Lexical Semantics 词汇语义
What should we represent meaning of the word?
- Words, lemmas, senses, definition
- Relationships between words or senses
- Taxonomy: abstract -> concrete
- Semantic frames and roles
Discrete Representations
例如One-hot 编码等一系列离散型编码,容易出现以下问题:
- 过于主观 Subjective
- 过于稀疏 Sparse
- 空间消耗过大,向量长度$V$取决于词汇表大小 Expensive
- 难以解释词与词之间的关系 Hard to compute word relationships
- Too coarse: eg: Expert – Skillful
Distributional Hypothesis
“The meaning of a word is its use in the language”
Wittgenstein 1943
Firth 1957
“You shall know a word by the company it keeps”
也叫 Distributional Representations 分布式表示
词向量
- Each word = a vector
- Similar words are “nearby in space”
- The standard way to represent meaning in NLP
Approaches for encoding words as vectors
- Counting-based methods (e.g., Tf-idf)
- Matrix factorization (e.g., topic modeling)
- Brown clusters
- Word2Vec
Count matrix可以取很多种取值,例如tf-idf PMI(Point Mutual Information)
前三种情况见课件,不主要介绍,主要介绍最后一种。
Distributed Word Embeddings
CBOW (Continuous Bag of Words)
$p(v|c)$
Similar to feedforward neural LM w/o the feedforward layers in Lecture 3.
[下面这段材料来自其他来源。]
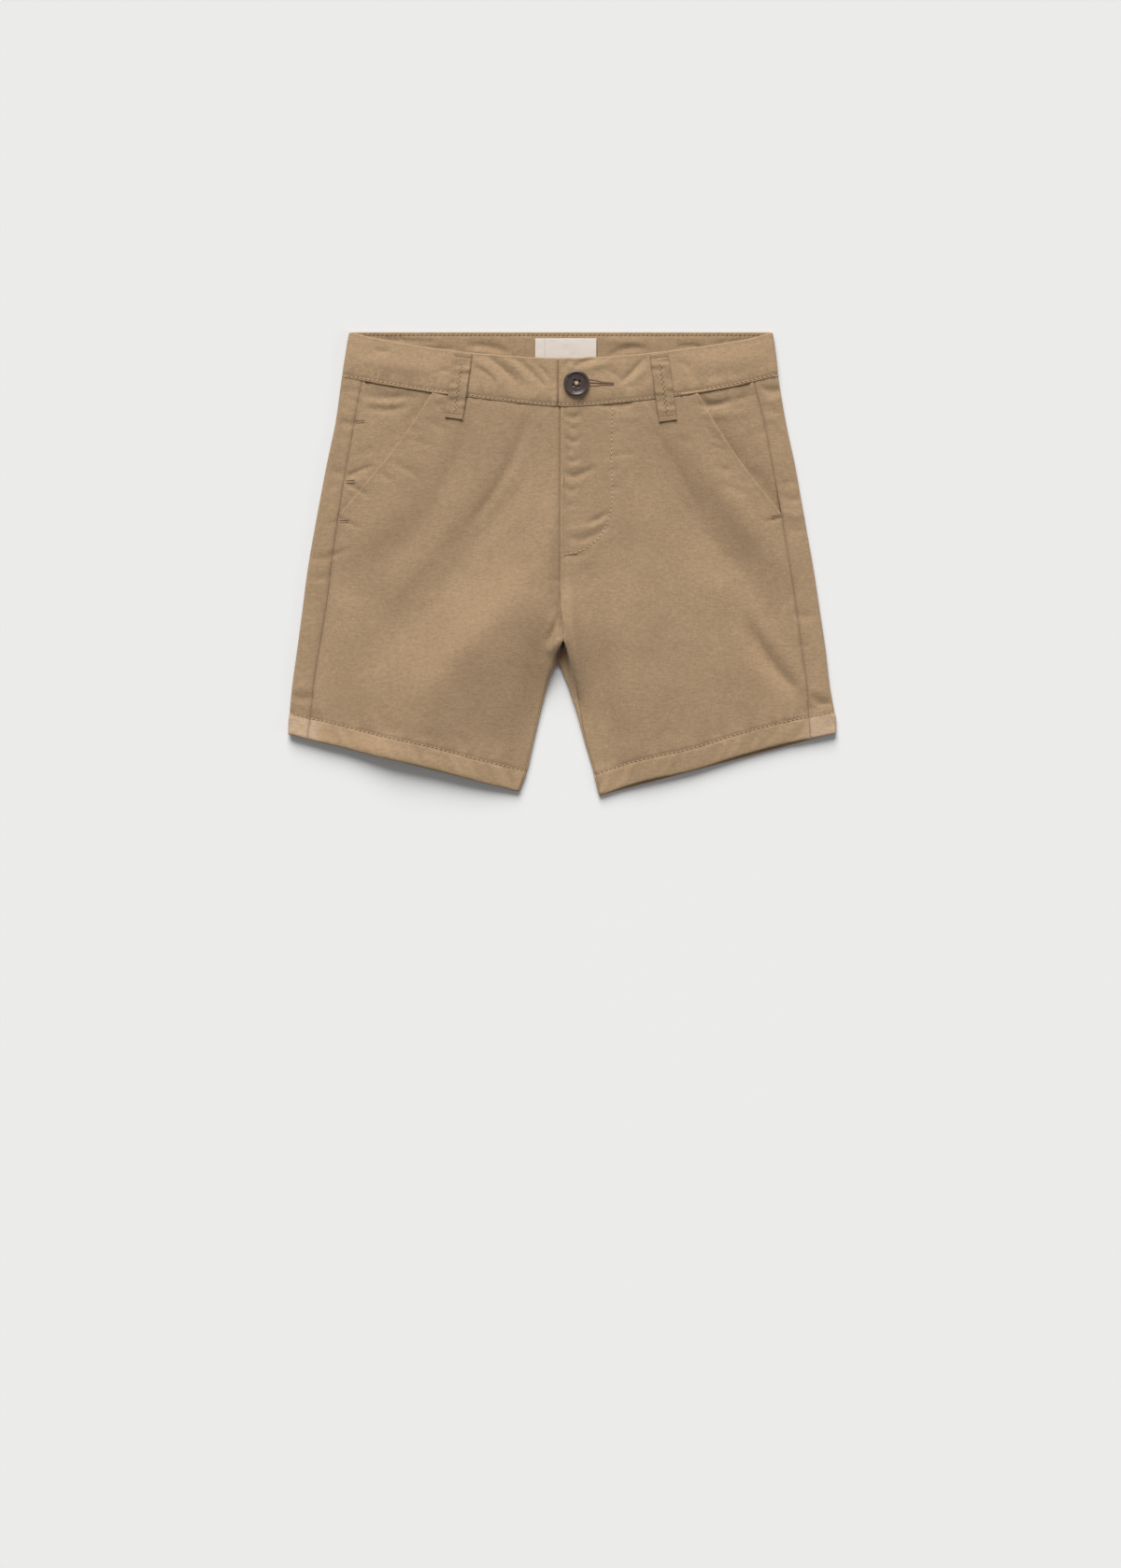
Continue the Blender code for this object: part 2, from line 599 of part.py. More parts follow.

在 Mikolov[1] 论文里提到一般来说Skip-gram模型效果比CBOW好。
Skip-gram
$p(c|v)$
我们的目标函数是:
$$J(\Theta) = -\frac{1}{T} \sum_{t=1}^T\sum_{-m\leq j\leq m, j\not= 0}\log p(w_{t+j}|w_t;\Theta)$$
概率密度利用softmax函数,
$$p(o|c) = \frac{\exp(u_0^Tv_c)}{\sum_{i=1}^V \exp(u_i^Tv_c) }$$
Notation:
$o$ = index of outside (context) word
$c$ = index of center word ($w_t$)
现阶段有个缺点,$V$为训练样本中的所有词汇的数量(vocab size, can be 50K-30M),我们分母的点积的计算量变得特别的大。
优化的时候后面这项也很难计算。因此我们引进了新的方法是Negative Sampling (负采样)。
Goal: 用一个词附近的词来描述该词。利用中心词来找周围词,但最终目标是寻找一个词向量,可能在别的任务上比较好用。例如词嵌入(Embedding)可视化。我们得到的向量应该满足差不多的关系,例如:
还有词相似度等。
一般将词向量作为第一层,然后后面就可以接其他的神经网络了。
Skip-gram with Negative Sampling
Convert the task to binary classification rather than multiclass:
$$\mathbb{P}(o|c) = \frac{\exp(u_o^Tv_c}{\sum_{i=1}^V\exp(u_i^Tv_c)}\rightarrow \mathbb{P} (o|c) = \frac{1}{1+\exp(-u_o^Tv_c)} = \sigma(u^T_ov_c)$$
The new Objective function:
$$\log \mathbb{P}(o_+|c) + \sum_{i=1}^k\log(1-\mathbb{P}(o_i|c))$$
前面的项是一个正样本,配套$k$个负样本来优化Objective Function。负样本是随机从词典中采样得来。
Pick negative samples according to unigram frequency
More common to choose according to:
$$\mathbb P_\alpha(w) = \frac{count(w)^\alpha}{\sum_wcount(w)^\alpha}$$
$\alpha = 0.75$ works well empirically.
Evaluating word vectors
- Intrinsic Evaluation: test whether the representations align with our intuitions about word meaning.
- Extrinsic Evaluation: test whether the representations are useful for downtream tasks, such as tagging, parsing, QA, …
References
- Mikolov, T. a. S., Ilya and Chen, Kai and Corrado, Greg S and Dean, Jeff (2013). Distributed Representations of Words and Phrases and their Compositionality, Curran Associates, Inc.